The proletariat needs to transform society in its entirety--the condition of women, the oppression of minority nationalities, the values promoted by the education system, and so on. It needs a state to see to it that political, social, and economic transformations are carried out in a way that serves the world revolution. And it needs a state to defend its rule against the forces that would bring back and impose the old order. But all this means nothing unless the worekrs are actually becoming masters of the state, waging struggle over the nature and actions of this state. Because who controls the state will ultimately determine who controls the means of production. This is why politics must command economics.

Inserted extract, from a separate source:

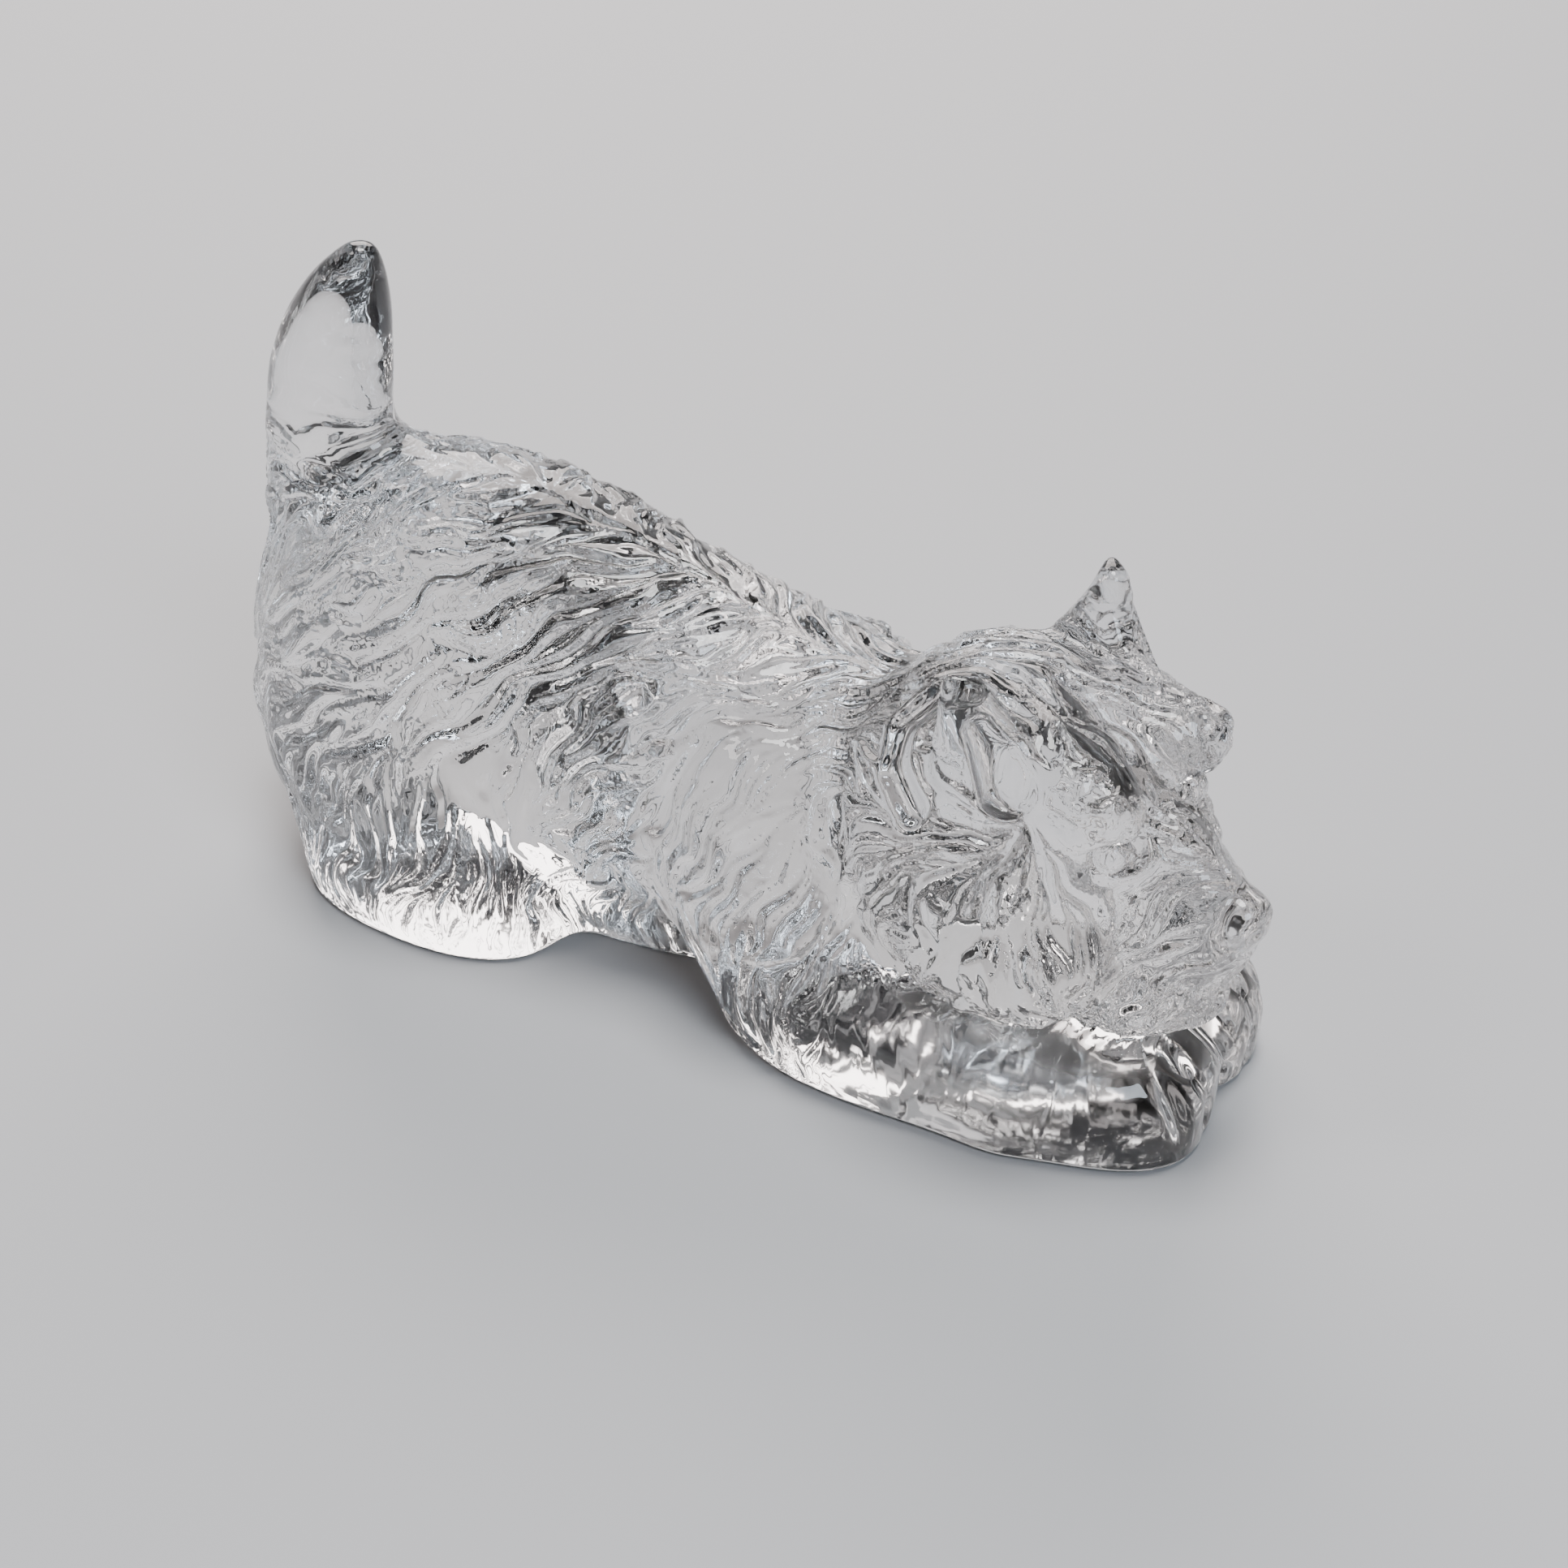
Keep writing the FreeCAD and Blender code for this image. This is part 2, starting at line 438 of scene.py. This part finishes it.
def comb_direction(p):
    """Which way the hair lies at each place, before it is laid on the skin."""
    x, y, z = p[:, 0], p[:, 1], p[:, 2]
    # the body: hanging straight low down, swept back and outward higher up
    flank = np.tanh(y / 1.5)
    high = smoothstep(8.0, 56.0, z)
    lean = mix(0.05, 1.0, high)
    haunch = smoothstep(-24.0, -44.0, x)
    lean = lean + 0.35 * haunch * smoothstep(16.0, 40.0, z)
    body = np.stack([-np.sin(lean), flank * 0.75 * high, -np.cos(lean)], 1)

    # the head: swept back on top, hanging lower down, laid back along the snout
    hx, hy, hz = to_head(x, y, z)
    hside = np.tanh(hy / 2.0)
    low = smoothstep(11.0, 1.0, hz)
    back = np.stack([-1.0 + 0 * hx, hside * 0.25, 0.35 + 0 * hx], 1)
    down = np.stack([-0.10 + 0 * hx, hside * 0.06, -1.0 + 0 * hx], 1)
    head = mix(back, down, low[:, None])
    snout = smoothstep(21.0, 29.0, hx)[:, None]
    swept = np.stack([-0.75 + 0 * hx, hside * 0.5, mix(0.0, -0.9, low)], 1)
    head = mix(head, swept, snout)
    # radiating from each temple
    for side in (-1, 1):
        temple = on_side(TEMPLE, side)
        away = np.stack([hx - temple[0], hy - temple[1], hz - temple[2]], 1)
        reach = np.linalg.norm(away, axis=1)
        pull = smoothstep(17.0, 7.0, reach)[:, None]
        head = mix(head, unit(away) * 1.4, pull)
    # standing up along the ears
    ear = (smoothstep(19.0, 23.0, hz) * smoothstep(9.0, 12.0, np.abs(hy)))[:, None]
    upright = np.stack([-0.2 + 0 * hx, 0 * hx, 1.0 + 0 * hx], 1)
    head = mix(head, upright, ear)
    c = math.cos(TURN)
    s = math.sin(TURN)
    head = np.stack([head[:, 0] * c - head[:, 1] * s, head[:, 0] * s + head[:, 1] * c, head[:, 2]], 1)
    on_head = smoothstep(29.0, 25.5, np.sqrt(hx * hx + hy * hy + hz * hz)) * smoothstep(15.0, 19.0, z)
    on_head = np.maximum(on_head, smoothstep(15.0, 18.0, hx) * smoothstep(15.0, 18.0, z))
    return mix(body, head, on_head[:, None])


def distance(hx, hy, hz, place):
    """How far each point is from a place on the head."""
    return np.sqrt((hx - place[0]) ** 2 + (hy - place[1]) ** 2 + (hz - place[2]) ** 2)


def bare_face(p):
    """1 on the forehead, brows and bridge, where the carving is broad and smooth."""
    hx, hy, hz = to_head(p[:, 0], p[:, 1], p[:, 2])
    return smoothstep(5.0, 11.0, hx) * smoothstep(1.0, 7.0, hz) * smoothstep(19.0, 13.0, np.abs(hy))


def fur_depth(p):
    """How deep the carving is at each place, 0 on the smooth parts."""
    x, y, z = p[:, 0], p[:, 1], p[:, 2]
    hx, hy, hz = to_head(x, y, z)
    r = np.sqrt(hx * hx + hy * hy + hz * hz)
    on_head = np.maximum(smoothstep(29.0, 26.5, r), smoothstep(15.0, 18.0, hx)) * smoothstep(15.0, 18.5, z)
    depth = np.ones_like(x)
    tail = smoothstep(58.0, 66.0, z) * (x < -40)
    depth *= 1 - 0.97 * tail
    foreleg = smoothstep(20.0, 34.0, x) * (1 - on_head)
    depth *= 1 - 0.9 * foreleg
    hind = smoothstep(14.0, 5.0, z) * (x < -10)
    depth *= 1 - 0.75 * hind
    elbow = smoothstep(14.0, 5.0, z) * (x > -10)
    depth *= 1 - 0.45 * elbow
    depth *= smoothstep(0.6, 2.4, z)
    ear = smoothstep(20.0, 24.0, hz) * smoothstep(9.0, 12.0, np.abs(hy))
    depth *= 1 - 0.75 * ear
    depth *= smoothstep(4.4, 6.6, distance(hx, hy, hz, NOSE_BARE))
    for side in (-1, 1):
        depth *= smoothstep(2.8, 4.6, distance(hx, hy, hz, on_side(EYE_BARE, side)))
        for run in ear_trench(side):
            depth *= smoothstep(0.4, 1.6, bar_field(hx, hy, hz, *run, *TRENCH_RADII))
        hollow = bar_field(hx, hy, hz, *sided(EAR_HOLLOW, side), *HOLLOW_RADII)
        depth *= smoothstep(0.2, 1.4, hollow)
    parting = np.exp(-((y - 1.4) / 1.7) ** 2) * smoothstep(30.0, 40.0, z) * smoothstep(-2.0, -14.0, x)
    depth *= 1 - 0.85 * parting
    beard = smoothstep(2.0, -8.0, hz) * on_head
    return depth * (1 + 0.05 * on_head + 0.3 * beard)


def lay_fur(field, grid, points):
    """Height of the carved hair at each point of the skin."""
    coarse = field[::COARSE, ::COARSE, ::COARSE]
    spread = grid.cell * COARSE
    shape = coarse.shape
    slope = np.stack(np.gradient(coarse), -1).reshape(-1, 3).astype(np.float32)
    index = np.indices(shape).reshape(3, -1).T
    places = (index * spread + grid.first * grid.cell).astype(np.float32)
    shell = np.abs(coarse.ravel()) < SHELL
    normal = unit(slope[shell])
    place = places[shell]
    lie = comb_direction(place).astype(np.float32)
    lie = unit(lie - (lie * normal).sum(1, keepdims=True) * normal)
    x, z = place[:, 0], place[:, 2]
    curl = smoothstep(44.0, 54.0, z) * smoothstep(-34.0, -46.0, x)
    curl += smoothstep(36.0, 28.0, z) * smoothstep(18.0, 22.0, z) * smoothstep(30.0, 38.0, x)
    swing = BEND * noise(place, BEND_WIDTH, tiles[0]) + KINK * noise(place + 40.0, KINK_WIDTH, tiles[1])
    swing = swing * mix(1.0, CURL, curl)
    lie = lie * np.cos(swing)[:, None] + np.cross(normal, lie) * np.sin(swing)[:, None]
    flow = np.zeros((coarse.size, 3), np.float32)
    flow[shell] = lie

    def direction(q):
        i = np.rint((q / grid.cell - grid.first) / COARSE).astype(np.int32)
        i = np.clip(i, 0, np.array(shape) - 1)
        return flow[(i[:, 0] * shape[1] + i[:, 1]) * shape[2] + i[:, 2]]

    strand = noise(points, STRAND_WIDTH, tiles[2])
    lock = noise(points, LOCK_WIDTH, tiles[3])
    for way in (-1, 1):
        q = points.copy()
        for i in range(STREAM_STEPS):
            q += direction(q) * (way * STREAM_STEP)
            fade = 1 - (i / STREAM_STEPS) ** 2
            strand = strand + fade * noise(q, STRAND_WIDTH, tiles[2])
            lock = lock + noise(q, LOCK_WIDTH, tiles[3])
    strand /= strand.std()
    lock /= lock.std()
    fine = 1 - 0.75 * bare_face(points)
    return fine * STRAND_DEPTH * np.tanh(strand) + LOCK_DEPTH * rounded_locks(lock) - FUR_SUNK


def rounded_locks(streaks):
    """Rounded locks parted by soft grooves."""
    return np.minimum(np.sqrt(streaks ** 2 + 0.12), 1.8) - 0.9


def build_skin():
    """Points in metres, triangles and quads of the furred skin."""
    grid = figure_grid()
    field = solid_field(grid)
    level = vdb.FloatGrid()
    level.background = EMPTY
    level.copyFromArray(field.astype(np.float32), ijk=tuple(int(v) for v in grid.first))
    level.transform = vdb.createLinearTransform(voxelSize=grid.cell)
    points, triangles, quads = level.convertToPolygons(isovalue=0.0, adaptivity=0.0)
    points = points.astype(np.float32)
    normals = outward(field, grid, points)
    fur = lay_fur(field, grid, points) * fur_depth(points)
    points = points + normals * fur[:, None]
    points[:, 2] = np.maximum(points[:, 2], 0.0)
    return points * MM, triangles, quads


def mesh_object(name, points, triangles, quads):
    """A smooth-shaded object from points in metres, triangles and quads."""
    mesh = bpy.data.meshes.new(name)
    corners = np.concatenate([triangles.ravel(), quads.ravel()]).astype(np.int32)
    sizes = np.concatenate([np.full(len(triangles), 3), np.full(len(quads), 4)]).astype(np.int32)
    starts = np.concatenate([[0], np.cumsum(sizes)[:-1]]).astype(np.int32)
    mesh.vertices.add(len(points))
    mesh.vertices.foreach_set("co", points.astype(np.float32).ravel())
    mesh.loops.add(len(corners))
    mesh.loops.foreach_set("vertex_index", corners)
    mesh.polygons.add(len(sizes))
    mesh.polygons.foreach_set("loop_start", starts)
    mesh.polygons.foreach_set("use_smooth", np.ones(len(sizes), bool))
    mesh.update(calc_edges=True)
    mesh.validate()
    piece = bpy.data.objects.new(name, mesh)
    bpy.context.scene.collection.objects.link(piece)
    return piece


# ---------------------------------------------------------------- glass

GLASS_IOR = 1.54
CLEAR_ROUGHNESS = 0.015
GROUND_ROUGHNESS = 0.06   # on the ground base


def crystal_glass():
    """Clear glass, faintly cool and warm in places, waved by its mould, duller on its ground face."""
    material = bpy.data.materials.new("clear_crystal")
    material.use_nodes = True
    tree = material.node_tree
    shader = tree.nodes["Principled BSDF"]
    shader.inputs["Transmission Weight"].default_value = 1.0
    shader.inputs["IOR"].default_value = GLASS_IOR
    place = tree.nodes.new("ShaderNodeNewGeometry")

    tint = tree.nodes.new("ShaderNodeTexNoise")
    tint.inputs["Scale"].default_value = 28.0
    tint.inputs["Detail"].default_value = 2.0
    tree.links.new(place.outputs["Position"], tint.inputs["Vector"])
    colours = tree.nodes.new("ShaderNodeValToRGB")
    colours.color_ramp.elements[0].position = 0.35
    colours.color_ramp.elements[0].color = (0.955, 0.965, 0.985, 1)
    colours.color_ramp.elements[1].position = 0.65
    colours.color_ramp.elements[1].color = (0.99, 0.98, 0.975, 1)
    tree.links.new(tint.outputs["Fac"], colours.inputs["Fac"])
    tree.links.new(colours.outputs["Color"], shader.inputs["Base Color"])

    split = tree.nodes.new("ShaderNodeSeparateXYZ")
    tree.links.new(place.outputs["Position"], split.inputs["Vector"])
    ground = tree.nodes.new("ShaderNodeMapRange")
    ground.inputs["From Min"].default_value = 0.0001
    ground.inputs["From Max"].default_value = 0.0006
    ground.inputs["To Min"].default_value = GROUND_ROUGHNESS
    ground.inputs["To Max"].default_value = CLEAR_ROUGHNESS
    tree.links.new(split.outputs["Z"], ground.inputs["Value"])
    tree.links.new(ground.outputs["Result"], shader.inputs["Roughness"])

    waves = tree.nodes.new("ShaderNodeTexNoise")
    waves.inputs["Scale"].default_value = 260.0
    waves.inputs["Detail"].default_value = 1.5
    tree.links.new(place.outputs["Position"], waves.inputs["Vector"])
    bump = tree.nodes.new("ShaderNodeBump")
    bump.inputs["Strength"].default_value = 0.12
    bump.inputs["Distance"].default_value = 0.0002
    tree.links.new(waves.outputs["Fac"], bump.inputs["Height"])
    tree.links.new(bump.outputs["Normal"], shader.inputs["Normal"])
    return material


points, triangles, quads = build_skin()
casting = mesh_object("crystal_casting", points, triangles, quads)
casting.data.materials.append(crystal_glass())
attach(casting, "root")
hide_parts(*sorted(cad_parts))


# ---------------------------------------------------------------- studio

AIR_GAP = 0.0002          # between the ground base and the floor, so the base mirrors inside
FLOOR_SIZE = 40.0
FLOOR_COLOUR = (0.52, 0.52, 0.53, 1)


def pale_floor():
    """Wide plain floor just under the ground base."""
    bpy.ops.mesh.primitive_plane_add(size=FLOOR_SIZE, location=(0, 0, -AIR_GAP))
    floor = bpy.context.object
    floor.name = "floor"
    material = bpy.data.materials.new("pale_floor")
    material.use_nodes = True
    shader = material.node_tree.nodes["Principled BSDF"]
    shader.inputs["Base Color"].default_value = FLOOR_COLOUR
    shader.inputs["Roughness"].default_value = 0.6
    floor.data.materials.append(material)


def soft_light(name, place, aim, size, power, colour):
    """Rectangular lamp, in metres and watts, turned toward aim."""
    light = bpy.data.lights.new(name, "AREA")
    light.shape = "RECTANGLE"
    light.size = size[0]
    light.size_y = size[1]
    light.energy = power
    light.color = colour
    lamp = bpy.data.objects.new(name, light)
    bpy.context.scene.collection.objects.link(lamp)
    lamp.location = place
    lamp.rotation_euler = (Vector(aim) - Vector(place)).to_track_quat("-Z", "Y").to_euler()


def soft_sun():
    """Light from almost straight above, as strong over the whole floor."""
    light = bpy.data.lights.new("sun", "SUN")
    light.energy = 2.9
    light.angle = math.radians(25.0)
    lamp = bpy.data.objects.new("sun", light)
    bpy.context.scene.collection.objects.link(lamp)
    lamp.rotation_euler = (math.radians(-3.0), 0.0, 0.0)


def studio():
    """Cool window ahead on the right, warm room behind on the left, small wall lamp behind."""
    pale_floor()
    aim = (0.0, 0.0, 0.04)
    soft_light("window", (0.60, -0.36, 0.75), aim, (0.35, 0.35), 4.4, (0.80, 0.89, 1.0))
    soft_light("room", (-0.45, 0.68, 0.56), aim, (0.8, 0.5), 9.0, (1.0, 0.92, 0.89))
    soft_light("wall", (-0.42, -0.42, 0.80), aim, (0.22, 0.22), 1.3, (1.0, 0.95, 0.93))
    soft_sun()
    bpy.context.scene.world = studio_dome()


def studio_dome():
    """Pale walls low down and a dim ceiling, so the clear glass has something to show."""
    world = bpy.data.worlds.new("studio")
    world.use_nodes = True
    tree = world.node_tree
    place = tree.nodes.new("ShaderNodeTexCoord")
    split = tree.nodes.new("ShaderNodeSeparateXYZ")
    tree.links.new(place.outputs["Generated"], split.inputs["Vector"])
    ramp = tree.nodes.new("ShaderNodeValToRGB")
    ramp.color_ramp.elements[0].position = 0.12
    ramp.color_ramp.elements[0].color = (0.48, 0.48, 0.49, 1)
    ramp.color_ramp.elements[1].position = 0.36
    ramp.color_ramp.elements[1].color = (0.010, 0.010, 0.012, 1)
    tree.links.new(split.outputs["Z"], ramp.inputs["Fac"])
    tree.links.new(ramp.outputs["Color"], tree.nodes["Background"].inputs["Color"])
    return world


def camera():
    """Looks down on the figure from its right side, a little ahead of it."""
    azimuth = math.radians(30.0)      # round from its right side toward its front
    height = math.radians(38.0)
    away = 0.31875                    # metres from the point it is aimed at
    aim = Vector((0.01085, -0.00656, 0.03281))
    level = math.cos(height)
    back = Vector((math.sin(azimuth) * level, -math.cos(azimuth) * level, math.sin(height)))
    data = bpy.data.cameras.new("camera")
    data.sensor_width = 36.0
    data.lens = 55.9
    data.clip_start = 0.01
    eye = bpy.data.objects.new("camera", data)
    bpy.context.scene.collection.objects.link(eye)
    eye.location = aim + back * away
    eye.rotation_euler = (-back).to_track_quat("-Z", "Y").to_euler()
    bpy.context.scene.camera = eye


studio()
camera()
bpy.context.scene.cycles.caustics_refractive = False
bpy.context.scene.cycles.caustics_reflective = False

Fundamentally, a plan must concentrate the advanced experiences and aspirations of the masses; it must be constructed for their use, and it must unleash their initiative. This requires political leadership of a specific type--not a dominating clique but a real vanguard party with links to and serving the people, a vanguard capable of leading people forward through the complex struggle to bring a new society into being and to revolutionize the vanguard itself. This too is what it means to put political in command.